- _EXERCISE PROMPT_: Gather every line of the entries that includes the word "starts".

[Extracted data entries]
______

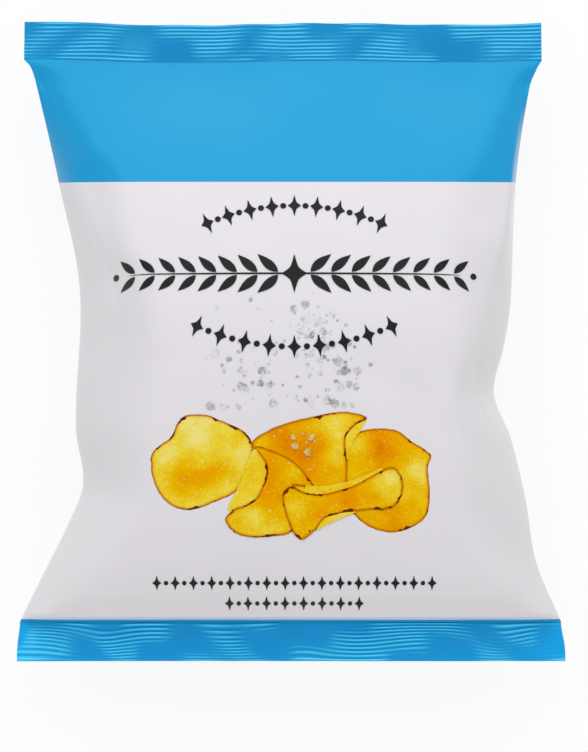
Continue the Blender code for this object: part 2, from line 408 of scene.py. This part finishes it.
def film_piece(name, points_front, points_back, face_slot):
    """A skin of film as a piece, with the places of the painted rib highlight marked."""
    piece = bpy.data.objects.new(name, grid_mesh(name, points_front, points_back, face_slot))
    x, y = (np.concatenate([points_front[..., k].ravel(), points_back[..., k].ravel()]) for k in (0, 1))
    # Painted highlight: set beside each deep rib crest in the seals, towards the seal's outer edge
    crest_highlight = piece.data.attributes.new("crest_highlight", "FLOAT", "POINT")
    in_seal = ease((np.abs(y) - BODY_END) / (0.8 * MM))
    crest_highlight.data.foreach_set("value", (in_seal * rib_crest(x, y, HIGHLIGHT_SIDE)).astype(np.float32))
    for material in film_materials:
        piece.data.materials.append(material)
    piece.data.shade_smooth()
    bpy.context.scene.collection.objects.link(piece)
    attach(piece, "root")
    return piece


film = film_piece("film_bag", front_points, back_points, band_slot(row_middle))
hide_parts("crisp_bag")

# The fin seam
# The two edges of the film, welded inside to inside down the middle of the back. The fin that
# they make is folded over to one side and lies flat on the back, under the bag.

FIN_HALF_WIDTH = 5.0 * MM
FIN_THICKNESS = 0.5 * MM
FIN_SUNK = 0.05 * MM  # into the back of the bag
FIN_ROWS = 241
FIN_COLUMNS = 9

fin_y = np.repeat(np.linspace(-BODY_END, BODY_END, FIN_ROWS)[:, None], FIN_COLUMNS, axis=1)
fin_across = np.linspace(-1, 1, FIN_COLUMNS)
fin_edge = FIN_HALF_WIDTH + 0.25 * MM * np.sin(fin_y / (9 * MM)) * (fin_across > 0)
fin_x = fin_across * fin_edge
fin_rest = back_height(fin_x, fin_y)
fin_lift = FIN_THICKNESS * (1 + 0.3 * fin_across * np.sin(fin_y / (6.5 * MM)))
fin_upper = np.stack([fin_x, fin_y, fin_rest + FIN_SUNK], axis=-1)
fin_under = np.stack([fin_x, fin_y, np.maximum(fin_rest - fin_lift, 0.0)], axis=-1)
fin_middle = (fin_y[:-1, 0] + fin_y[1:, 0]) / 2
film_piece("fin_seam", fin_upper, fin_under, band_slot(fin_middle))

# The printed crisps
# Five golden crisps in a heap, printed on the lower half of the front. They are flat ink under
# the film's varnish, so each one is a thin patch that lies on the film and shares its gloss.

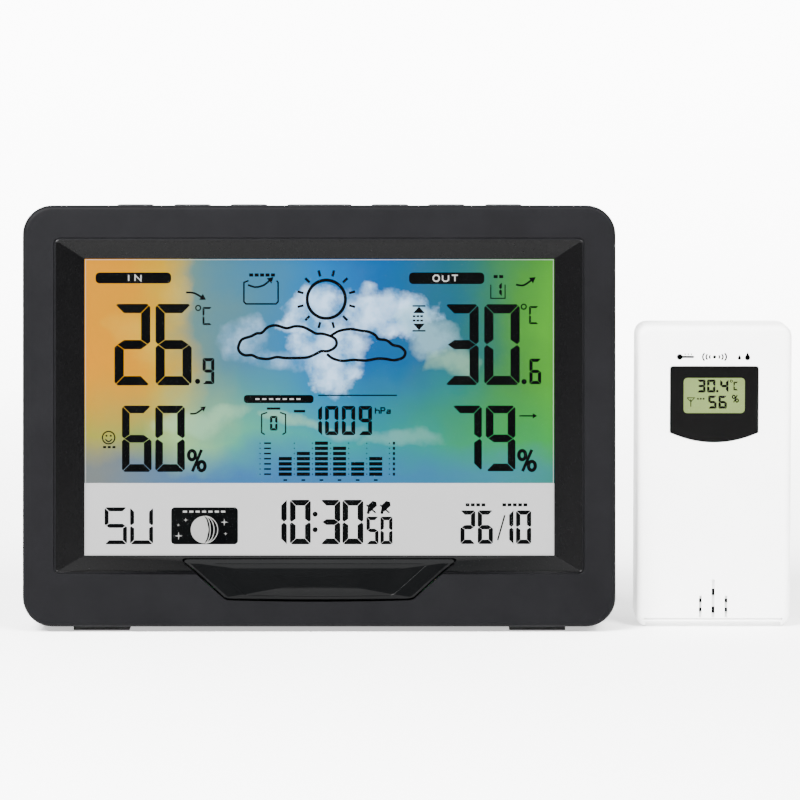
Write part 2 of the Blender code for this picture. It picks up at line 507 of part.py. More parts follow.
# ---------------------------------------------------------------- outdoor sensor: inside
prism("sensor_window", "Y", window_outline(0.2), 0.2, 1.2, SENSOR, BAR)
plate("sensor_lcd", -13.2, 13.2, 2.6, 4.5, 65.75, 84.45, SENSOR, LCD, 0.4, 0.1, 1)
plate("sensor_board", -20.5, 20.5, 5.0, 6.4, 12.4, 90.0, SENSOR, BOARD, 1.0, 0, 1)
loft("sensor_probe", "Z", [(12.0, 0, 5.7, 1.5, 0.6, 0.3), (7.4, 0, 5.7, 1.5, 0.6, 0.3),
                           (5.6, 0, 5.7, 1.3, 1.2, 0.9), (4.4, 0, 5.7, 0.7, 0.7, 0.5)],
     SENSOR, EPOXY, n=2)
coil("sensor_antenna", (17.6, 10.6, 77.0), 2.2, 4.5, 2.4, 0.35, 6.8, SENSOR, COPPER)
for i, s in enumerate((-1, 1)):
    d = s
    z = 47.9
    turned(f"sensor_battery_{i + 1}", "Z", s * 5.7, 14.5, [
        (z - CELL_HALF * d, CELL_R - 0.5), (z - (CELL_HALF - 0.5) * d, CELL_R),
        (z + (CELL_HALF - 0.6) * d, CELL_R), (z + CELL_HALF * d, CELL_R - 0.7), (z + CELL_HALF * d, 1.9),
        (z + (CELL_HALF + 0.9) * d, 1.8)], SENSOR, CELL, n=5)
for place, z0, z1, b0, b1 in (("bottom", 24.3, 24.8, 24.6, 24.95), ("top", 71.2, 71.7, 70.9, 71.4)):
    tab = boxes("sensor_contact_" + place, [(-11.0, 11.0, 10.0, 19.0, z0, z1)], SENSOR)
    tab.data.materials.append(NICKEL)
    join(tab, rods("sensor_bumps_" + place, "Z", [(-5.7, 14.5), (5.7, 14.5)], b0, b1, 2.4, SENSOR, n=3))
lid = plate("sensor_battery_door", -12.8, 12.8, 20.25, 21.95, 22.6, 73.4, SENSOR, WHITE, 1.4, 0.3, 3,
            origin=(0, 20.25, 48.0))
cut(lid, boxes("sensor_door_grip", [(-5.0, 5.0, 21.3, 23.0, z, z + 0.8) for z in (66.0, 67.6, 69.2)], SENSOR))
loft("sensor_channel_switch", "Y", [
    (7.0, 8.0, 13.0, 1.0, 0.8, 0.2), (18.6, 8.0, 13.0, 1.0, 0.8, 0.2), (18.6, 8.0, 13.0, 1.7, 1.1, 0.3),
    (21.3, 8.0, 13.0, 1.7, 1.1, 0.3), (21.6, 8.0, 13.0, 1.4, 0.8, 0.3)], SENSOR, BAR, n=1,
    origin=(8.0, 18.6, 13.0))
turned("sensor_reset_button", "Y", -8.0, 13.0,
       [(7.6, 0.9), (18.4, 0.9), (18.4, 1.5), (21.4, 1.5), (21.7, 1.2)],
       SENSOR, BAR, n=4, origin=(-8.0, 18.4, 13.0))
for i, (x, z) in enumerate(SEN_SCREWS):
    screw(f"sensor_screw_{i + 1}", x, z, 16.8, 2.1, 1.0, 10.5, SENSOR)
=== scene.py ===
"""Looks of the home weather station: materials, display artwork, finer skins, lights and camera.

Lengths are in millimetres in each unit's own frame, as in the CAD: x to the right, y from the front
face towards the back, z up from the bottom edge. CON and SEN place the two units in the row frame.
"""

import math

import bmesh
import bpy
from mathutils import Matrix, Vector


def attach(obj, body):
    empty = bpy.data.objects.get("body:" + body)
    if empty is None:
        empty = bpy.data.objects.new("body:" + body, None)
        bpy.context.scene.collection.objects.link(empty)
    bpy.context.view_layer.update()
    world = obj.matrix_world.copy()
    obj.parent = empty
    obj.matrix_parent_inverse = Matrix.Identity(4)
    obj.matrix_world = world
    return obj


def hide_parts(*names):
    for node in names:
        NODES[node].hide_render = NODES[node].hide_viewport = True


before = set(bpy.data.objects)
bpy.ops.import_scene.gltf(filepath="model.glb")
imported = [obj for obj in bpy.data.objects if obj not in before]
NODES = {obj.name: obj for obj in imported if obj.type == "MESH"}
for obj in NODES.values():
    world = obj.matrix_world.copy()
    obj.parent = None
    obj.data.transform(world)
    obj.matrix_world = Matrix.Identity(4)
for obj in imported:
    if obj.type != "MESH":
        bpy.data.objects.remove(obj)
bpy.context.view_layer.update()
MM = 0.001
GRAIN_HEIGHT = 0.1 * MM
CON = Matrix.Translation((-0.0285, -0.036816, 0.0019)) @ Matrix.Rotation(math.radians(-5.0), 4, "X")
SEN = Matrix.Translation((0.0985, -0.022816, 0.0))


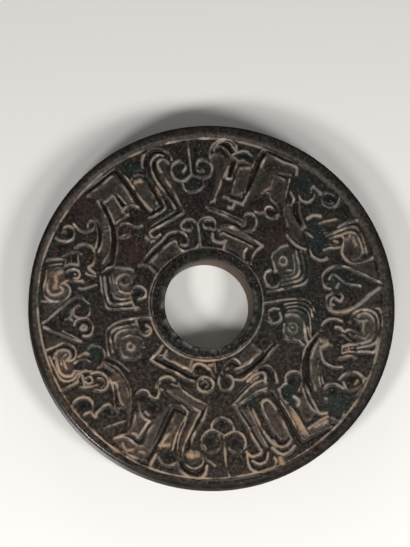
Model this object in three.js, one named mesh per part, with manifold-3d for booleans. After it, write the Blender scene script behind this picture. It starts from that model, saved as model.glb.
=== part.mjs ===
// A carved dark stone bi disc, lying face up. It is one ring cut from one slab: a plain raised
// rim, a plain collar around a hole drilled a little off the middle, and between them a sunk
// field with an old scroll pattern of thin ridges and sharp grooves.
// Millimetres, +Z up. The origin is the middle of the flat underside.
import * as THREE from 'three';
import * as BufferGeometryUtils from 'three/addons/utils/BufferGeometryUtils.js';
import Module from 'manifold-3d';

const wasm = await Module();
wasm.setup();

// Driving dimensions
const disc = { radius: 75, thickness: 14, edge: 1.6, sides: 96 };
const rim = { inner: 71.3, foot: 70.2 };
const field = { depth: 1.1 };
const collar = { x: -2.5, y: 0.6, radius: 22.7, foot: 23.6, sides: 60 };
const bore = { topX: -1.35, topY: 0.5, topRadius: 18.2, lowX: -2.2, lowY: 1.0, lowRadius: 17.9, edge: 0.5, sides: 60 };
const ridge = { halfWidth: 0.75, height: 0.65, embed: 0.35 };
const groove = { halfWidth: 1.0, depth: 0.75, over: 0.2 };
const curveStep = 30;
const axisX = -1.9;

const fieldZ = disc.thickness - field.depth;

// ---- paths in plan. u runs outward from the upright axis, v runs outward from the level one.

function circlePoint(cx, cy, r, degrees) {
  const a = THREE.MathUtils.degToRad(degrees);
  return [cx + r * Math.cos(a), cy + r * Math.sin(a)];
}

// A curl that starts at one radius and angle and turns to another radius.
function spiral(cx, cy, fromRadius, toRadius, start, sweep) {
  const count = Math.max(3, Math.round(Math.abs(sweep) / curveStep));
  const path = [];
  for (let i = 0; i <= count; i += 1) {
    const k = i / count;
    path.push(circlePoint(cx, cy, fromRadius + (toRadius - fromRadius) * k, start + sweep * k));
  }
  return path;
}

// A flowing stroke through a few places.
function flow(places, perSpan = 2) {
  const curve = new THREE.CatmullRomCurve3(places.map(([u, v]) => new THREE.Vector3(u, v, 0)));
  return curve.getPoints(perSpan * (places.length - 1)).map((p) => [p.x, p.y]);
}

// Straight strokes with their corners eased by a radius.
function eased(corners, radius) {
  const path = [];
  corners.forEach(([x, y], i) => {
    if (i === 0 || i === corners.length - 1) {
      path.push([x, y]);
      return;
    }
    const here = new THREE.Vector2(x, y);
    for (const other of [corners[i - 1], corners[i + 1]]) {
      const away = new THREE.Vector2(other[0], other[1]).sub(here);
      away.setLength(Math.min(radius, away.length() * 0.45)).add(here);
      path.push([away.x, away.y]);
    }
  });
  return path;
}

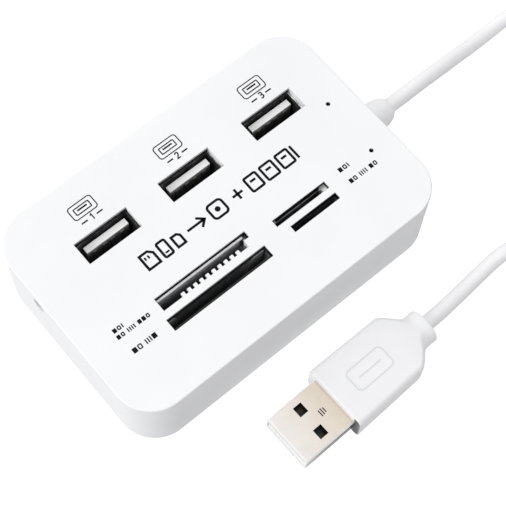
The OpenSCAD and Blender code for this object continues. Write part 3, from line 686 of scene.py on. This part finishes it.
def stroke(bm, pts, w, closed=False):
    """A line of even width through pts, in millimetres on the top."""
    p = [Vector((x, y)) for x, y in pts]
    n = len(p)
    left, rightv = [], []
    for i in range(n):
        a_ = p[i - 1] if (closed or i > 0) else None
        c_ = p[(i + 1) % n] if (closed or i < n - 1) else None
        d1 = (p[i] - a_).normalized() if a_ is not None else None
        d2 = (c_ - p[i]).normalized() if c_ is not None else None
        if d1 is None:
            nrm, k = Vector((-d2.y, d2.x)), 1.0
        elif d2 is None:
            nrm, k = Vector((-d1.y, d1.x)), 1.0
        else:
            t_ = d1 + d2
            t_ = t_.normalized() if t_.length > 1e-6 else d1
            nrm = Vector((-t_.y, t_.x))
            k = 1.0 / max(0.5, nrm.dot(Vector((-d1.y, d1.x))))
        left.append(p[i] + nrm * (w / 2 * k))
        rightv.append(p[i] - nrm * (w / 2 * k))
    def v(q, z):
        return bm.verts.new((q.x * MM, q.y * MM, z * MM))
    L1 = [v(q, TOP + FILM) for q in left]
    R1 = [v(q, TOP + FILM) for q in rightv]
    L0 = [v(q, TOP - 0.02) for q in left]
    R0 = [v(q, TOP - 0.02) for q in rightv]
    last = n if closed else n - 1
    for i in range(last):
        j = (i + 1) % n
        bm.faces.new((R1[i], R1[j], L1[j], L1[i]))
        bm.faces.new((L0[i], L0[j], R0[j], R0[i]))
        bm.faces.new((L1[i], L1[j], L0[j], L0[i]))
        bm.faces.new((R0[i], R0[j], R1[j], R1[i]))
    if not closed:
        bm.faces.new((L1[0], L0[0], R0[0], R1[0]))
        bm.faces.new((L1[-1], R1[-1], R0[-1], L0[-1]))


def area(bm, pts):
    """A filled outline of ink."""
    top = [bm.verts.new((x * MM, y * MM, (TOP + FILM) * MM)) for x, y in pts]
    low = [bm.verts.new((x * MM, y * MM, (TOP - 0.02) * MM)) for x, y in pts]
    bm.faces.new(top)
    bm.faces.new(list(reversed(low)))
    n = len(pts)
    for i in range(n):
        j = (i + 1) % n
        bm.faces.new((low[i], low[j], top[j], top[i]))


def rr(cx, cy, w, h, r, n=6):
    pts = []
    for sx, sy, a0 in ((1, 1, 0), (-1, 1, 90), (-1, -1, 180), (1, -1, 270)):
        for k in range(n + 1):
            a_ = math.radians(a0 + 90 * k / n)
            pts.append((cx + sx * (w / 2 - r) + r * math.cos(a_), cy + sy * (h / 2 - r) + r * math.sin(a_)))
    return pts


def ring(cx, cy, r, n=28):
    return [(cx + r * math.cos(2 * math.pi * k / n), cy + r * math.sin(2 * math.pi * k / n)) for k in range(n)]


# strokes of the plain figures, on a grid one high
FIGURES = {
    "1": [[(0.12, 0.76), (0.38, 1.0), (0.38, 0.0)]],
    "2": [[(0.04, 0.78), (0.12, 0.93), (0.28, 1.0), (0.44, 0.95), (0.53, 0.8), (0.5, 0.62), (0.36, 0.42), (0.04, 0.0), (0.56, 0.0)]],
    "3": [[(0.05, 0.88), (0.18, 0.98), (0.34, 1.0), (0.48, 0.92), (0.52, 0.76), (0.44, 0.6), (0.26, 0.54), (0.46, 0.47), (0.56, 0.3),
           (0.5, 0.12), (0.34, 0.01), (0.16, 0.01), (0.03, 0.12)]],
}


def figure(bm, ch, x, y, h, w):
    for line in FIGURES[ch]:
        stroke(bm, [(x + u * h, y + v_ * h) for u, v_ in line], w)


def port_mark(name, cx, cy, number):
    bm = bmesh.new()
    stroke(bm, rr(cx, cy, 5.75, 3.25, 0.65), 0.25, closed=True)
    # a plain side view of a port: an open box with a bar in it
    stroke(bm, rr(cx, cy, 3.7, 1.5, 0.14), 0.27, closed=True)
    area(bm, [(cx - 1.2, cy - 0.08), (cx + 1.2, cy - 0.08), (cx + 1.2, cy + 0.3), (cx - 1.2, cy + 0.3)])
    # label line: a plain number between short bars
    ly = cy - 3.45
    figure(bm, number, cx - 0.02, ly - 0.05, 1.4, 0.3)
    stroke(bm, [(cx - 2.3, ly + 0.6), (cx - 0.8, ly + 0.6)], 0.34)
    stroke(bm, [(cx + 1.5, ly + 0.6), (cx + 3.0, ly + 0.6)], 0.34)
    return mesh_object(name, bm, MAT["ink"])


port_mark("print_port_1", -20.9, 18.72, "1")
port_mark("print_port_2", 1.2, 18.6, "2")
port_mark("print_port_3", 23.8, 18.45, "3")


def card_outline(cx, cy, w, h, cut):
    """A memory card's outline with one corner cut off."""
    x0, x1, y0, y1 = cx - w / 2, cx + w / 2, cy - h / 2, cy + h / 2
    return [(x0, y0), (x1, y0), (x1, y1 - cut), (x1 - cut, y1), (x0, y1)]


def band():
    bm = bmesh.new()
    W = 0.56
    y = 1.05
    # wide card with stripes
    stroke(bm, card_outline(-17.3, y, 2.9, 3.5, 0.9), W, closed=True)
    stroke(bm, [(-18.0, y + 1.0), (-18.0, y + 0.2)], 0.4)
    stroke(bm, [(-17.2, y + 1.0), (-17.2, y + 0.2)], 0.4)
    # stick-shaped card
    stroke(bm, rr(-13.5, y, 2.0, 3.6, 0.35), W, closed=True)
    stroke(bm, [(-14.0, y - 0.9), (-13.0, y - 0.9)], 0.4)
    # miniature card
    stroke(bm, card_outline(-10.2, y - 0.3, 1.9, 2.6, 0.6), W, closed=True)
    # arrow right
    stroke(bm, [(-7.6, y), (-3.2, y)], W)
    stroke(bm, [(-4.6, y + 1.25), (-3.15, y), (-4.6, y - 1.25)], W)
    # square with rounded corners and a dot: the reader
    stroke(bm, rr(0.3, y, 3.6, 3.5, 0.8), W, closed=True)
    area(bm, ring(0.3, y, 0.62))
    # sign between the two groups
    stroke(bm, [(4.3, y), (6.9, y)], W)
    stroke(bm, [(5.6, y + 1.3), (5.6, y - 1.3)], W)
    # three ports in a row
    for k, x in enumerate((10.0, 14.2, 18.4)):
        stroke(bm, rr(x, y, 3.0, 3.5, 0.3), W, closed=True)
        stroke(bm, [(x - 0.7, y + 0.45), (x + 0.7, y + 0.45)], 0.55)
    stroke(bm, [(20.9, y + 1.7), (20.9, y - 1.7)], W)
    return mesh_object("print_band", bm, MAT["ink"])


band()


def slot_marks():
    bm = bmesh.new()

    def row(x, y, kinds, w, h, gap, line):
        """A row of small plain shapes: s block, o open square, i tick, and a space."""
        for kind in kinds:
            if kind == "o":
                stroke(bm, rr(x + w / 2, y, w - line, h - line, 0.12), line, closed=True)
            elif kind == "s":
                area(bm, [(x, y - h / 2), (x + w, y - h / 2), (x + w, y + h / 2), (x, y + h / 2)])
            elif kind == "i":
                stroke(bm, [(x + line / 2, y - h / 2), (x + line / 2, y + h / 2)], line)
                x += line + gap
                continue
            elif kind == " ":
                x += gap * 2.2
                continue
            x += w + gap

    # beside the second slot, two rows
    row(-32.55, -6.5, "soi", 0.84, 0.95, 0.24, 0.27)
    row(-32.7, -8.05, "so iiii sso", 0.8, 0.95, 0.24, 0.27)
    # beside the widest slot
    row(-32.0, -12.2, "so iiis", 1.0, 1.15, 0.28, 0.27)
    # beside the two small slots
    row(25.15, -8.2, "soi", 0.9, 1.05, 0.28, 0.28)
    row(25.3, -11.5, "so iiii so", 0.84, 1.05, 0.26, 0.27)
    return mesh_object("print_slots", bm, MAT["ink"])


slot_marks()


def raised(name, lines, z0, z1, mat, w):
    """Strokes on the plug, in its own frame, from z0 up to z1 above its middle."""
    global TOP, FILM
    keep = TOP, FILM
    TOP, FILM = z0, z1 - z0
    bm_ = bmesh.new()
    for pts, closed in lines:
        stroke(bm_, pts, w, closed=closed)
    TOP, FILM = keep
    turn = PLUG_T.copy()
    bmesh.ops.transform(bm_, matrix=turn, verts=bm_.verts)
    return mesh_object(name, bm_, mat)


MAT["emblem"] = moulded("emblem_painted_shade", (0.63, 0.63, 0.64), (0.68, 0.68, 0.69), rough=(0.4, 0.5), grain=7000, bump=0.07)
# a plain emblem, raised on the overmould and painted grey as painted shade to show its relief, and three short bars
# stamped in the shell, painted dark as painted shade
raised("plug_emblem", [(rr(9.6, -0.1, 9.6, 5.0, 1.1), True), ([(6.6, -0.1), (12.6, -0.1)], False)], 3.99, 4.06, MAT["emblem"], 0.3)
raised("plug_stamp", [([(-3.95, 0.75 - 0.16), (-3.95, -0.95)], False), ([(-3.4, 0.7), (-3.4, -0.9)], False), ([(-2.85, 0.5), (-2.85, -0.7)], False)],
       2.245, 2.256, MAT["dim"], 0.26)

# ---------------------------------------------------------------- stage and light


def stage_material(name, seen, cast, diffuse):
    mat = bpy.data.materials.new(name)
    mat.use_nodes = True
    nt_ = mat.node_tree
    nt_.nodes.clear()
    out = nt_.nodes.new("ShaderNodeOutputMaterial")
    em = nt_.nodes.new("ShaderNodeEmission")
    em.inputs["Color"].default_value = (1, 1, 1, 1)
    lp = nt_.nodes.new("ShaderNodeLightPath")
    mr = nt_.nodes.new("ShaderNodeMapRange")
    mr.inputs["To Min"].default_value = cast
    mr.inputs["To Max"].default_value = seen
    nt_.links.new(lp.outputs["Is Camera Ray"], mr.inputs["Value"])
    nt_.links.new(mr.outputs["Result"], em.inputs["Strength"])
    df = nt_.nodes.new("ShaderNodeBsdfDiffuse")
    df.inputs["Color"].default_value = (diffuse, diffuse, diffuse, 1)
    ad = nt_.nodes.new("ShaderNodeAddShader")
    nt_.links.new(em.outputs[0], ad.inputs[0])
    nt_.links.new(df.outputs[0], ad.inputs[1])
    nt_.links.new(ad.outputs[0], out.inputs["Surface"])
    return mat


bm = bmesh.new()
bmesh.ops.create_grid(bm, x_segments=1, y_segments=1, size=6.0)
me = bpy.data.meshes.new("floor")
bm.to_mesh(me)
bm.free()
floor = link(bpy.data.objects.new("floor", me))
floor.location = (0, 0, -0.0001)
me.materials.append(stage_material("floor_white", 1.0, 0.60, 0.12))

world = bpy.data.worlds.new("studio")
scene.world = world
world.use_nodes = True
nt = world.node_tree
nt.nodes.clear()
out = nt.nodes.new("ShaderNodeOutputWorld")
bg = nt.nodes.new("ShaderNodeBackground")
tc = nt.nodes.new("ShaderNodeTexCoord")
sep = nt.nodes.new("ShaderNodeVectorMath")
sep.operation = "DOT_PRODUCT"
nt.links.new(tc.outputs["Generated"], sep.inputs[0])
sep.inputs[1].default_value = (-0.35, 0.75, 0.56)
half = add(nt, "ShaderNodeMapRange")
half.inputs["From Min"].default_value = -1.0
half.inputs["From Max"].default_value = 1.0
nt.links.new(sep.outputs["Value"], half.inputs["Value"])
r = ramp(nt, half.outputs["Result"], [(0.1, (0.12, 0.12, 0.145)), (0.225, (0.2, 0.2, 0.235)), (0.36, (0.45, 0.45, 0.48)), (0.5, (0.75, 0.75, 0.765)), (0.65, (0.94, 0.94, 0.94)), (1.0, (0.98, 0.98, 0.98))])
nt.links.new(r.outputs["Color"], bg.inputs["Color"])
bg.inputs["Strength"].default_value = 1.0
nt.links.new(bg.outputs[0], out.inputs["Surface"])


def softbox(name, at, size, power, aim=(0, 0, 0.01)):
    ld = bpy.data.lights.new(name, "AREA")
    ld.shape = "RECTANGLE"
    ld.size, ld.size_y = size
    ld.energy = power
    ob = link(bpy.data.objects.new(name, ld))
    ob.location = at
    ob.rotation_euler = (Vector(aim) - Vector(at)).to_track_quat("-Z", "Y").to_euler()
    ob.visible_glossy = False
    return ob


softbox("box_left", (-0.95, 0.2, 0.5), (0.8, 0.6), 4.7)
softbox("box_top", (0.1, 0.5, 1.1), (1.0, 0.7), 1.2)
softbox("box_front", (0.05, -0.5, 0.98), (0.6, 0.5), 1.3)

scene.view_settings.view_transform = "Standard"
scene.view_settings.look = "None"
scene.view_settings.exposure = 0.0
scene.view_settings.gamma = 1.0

______

- _FINAL ANSWER_:
Model this object in three.js, one named mesh per part, with manifold-3d for booleans. After it, write the Blender scene script behind this picture. It starts from that model, saved as model.glb.
// A curl that starts at one radius and angle and turns to another radius.